_Task to carry out:_
Extract each line bearing the word "with".
= = = = =
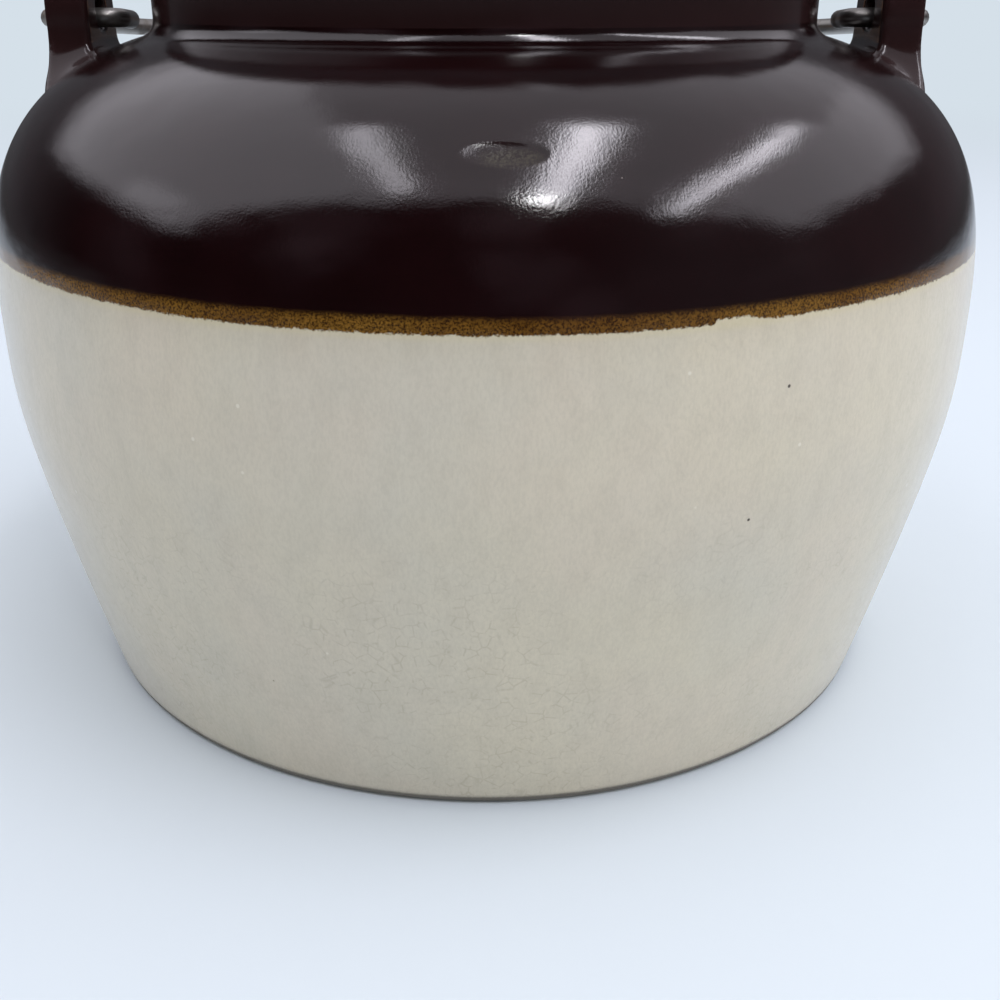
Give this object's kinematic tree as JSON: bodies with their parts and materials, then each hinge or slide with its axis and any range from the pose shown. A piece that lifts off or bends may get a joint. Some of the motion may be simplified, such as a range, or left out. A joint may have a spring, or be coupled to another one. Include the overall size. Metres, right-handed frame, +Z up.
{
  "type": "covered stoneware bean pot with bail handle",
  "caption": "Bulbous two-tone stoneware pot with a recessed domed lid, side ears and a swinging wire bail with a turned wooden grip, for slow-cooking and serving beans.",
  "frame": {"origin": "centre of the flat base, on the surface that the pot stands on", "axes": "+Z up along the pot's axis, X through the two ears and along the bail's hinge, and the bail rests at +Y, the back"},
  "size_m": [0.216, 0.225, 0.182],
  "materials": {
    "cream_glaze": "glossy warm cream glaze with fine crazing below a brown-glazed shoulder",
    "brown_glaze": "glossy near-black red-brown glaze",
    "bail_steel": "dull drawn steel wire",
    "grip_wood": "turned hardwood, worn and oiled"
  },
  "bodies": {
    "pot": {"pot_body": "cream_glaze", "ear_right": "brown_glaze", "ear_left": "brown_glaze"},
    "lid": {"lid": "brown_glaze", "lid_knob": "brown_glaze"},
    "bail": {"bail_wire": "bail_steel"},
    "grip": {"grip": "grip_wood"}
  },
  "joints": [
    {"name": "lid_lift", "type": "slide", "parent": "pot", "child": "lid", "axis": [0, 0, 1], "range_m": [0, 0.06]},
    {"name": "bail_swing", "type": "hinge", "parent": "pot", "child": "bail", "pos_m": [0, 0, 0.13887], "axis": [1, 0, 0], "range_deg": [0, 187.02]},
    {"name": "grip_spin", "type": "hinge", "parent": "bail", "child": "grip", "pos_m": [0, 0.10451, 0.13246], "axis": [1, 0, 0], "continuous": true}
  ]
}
= = = = =
_The result:_
Give this object's kinematic tree as JSON: bodies with their parts and materials, then each hinge or slide with its axis and any range from the pose shown. A piece that lifts off or bends may get a joint. Some of the motion may be simplified, such as a range, or left out. A joint may have a spring, or be coupled to another one. Include the overall size. Metres, right-handed frame, +Z up.
  "type": "covered stoneware bean pot with bail handle",
  "caption": "Bulbous two-tone stoneware pot with a recessed domed lid, side ears and a swinging wire bail with a turned wooden grip, for slow-cooking and serving beans.",
    "cream_glaze": "glossy warm cream glaze with fine crazing below a brown-glazed shoulder",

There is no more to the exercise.